Si cambia ancora ritmo, gli affondi di chitarra di “Djanegh Etoumast”, che significa “Dico al popolo”, ci riportano dalle parti di un blues polveroso. Canta Ousmane: “Dico al popolo e agli uomini, che sono tutti fratelli, qualsiasi cosa abbia radici morte, non crescerà mai”. Segue “Assikal” (Il viaggio), in cui si canta il rispetto dovuto al deserto da cui si proviene: “Porta rispetto per questo Deserto che hai lasciato per vivere nella città”; la canzone mostra il lato, chiamiamolo sperimentale, della band, tra montaggio in studio, ritmi dilatati, melodie fluttuanti, echi pinkfloydiani, voci recitanti, percussioni e flauti campionati che sembrano evocare provenienza e appartenenza al luogo avito.
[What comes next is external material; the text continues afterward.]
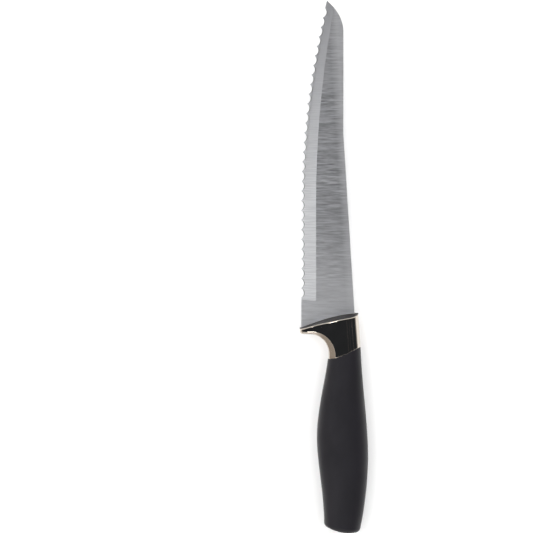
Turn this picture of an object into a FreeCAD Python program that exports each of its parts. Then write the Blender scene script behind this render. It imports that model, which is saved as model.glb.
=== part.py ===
"""Bread knife: serrated blade with a hidden tang, die-cast bolster and a soft overmoulded grip.

The knife lies on its side. It is drawn in its own layout, where the butt is at y = 0, the tip
points along +y, the spine faces +x, the teeth face -x and the blade's middle plane is z = 0.
to_frame() then moves every piece so that the origin is at the middle of the underside.
All sizes are in millimetres.
"""
import FreeCAD, Part
import math
import os

from FreeCAD import Vector

# ---- Driving dimensions ---------------------------------------------------------------------

# Lengths along the knife
grip_length = 108.0          # butt to the grip's front edge, on the finger side
bolster_length = 28.2        # from there to the bolster's front, at the spine
blade_length = 193.8         # from there to the blade's tip

# Blade
blade_spine_x = 7.0          # spine at the bolster, from the handle's axis
blade_width = 33.0           # across the blade at the heel
blade_thickness = 1.5        # ground sheet
stock_thickness = 1.7        # the same sheet where it is left unground, inside the bolster
spine_drop = 6.9             # how far the back slopes in towards the edge
spine_drop_length = 111.0    # length of the sloping back
nose_length = 20.0           # length of the curved nose
nose_angle = 47.0            # angle of the nose at the very tip, from the knife's length
nose_lead = 7.7              # how far the nose curve keeps that angle
nose_tail = 9.0              # how far it keeps straight where it meets the back
tip_rise = 15.9              # how far the tip stands in from the straight edge
edge_straight = 76.5         # straight part of the edge, from the bolster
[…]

Dopo il mid-tempo di "Toumast Anlet” (Abbiamo un popolo), invocazione di indipendenza, dominata dal canto suadente dei due vocalist adagiato sulle chitarre, eccoci all’arso rock-blues-funk di “Takma” (Dolore), espressione dello sdegno, misto a sofferenza e rabbia, per le ingiustizie subite per mano altrui. È poi la volta del fascinoso folk acustico di “Adounia tabarat” (Vita), tra magnetici, iterativi arpeggi chitarristici e la voce scura di Mossa. Il disco si chiude con la splendida “Timtar”, preludio di chitarre trattate, poi una cassa profonda apre il varco alla chitarra che ricama frasi ipnotiche, la voce segue intonando un canto sul dolore che deriva dalla separazione dalla propria amata. Se non amate le iperboli, chiamatelo un grande disco.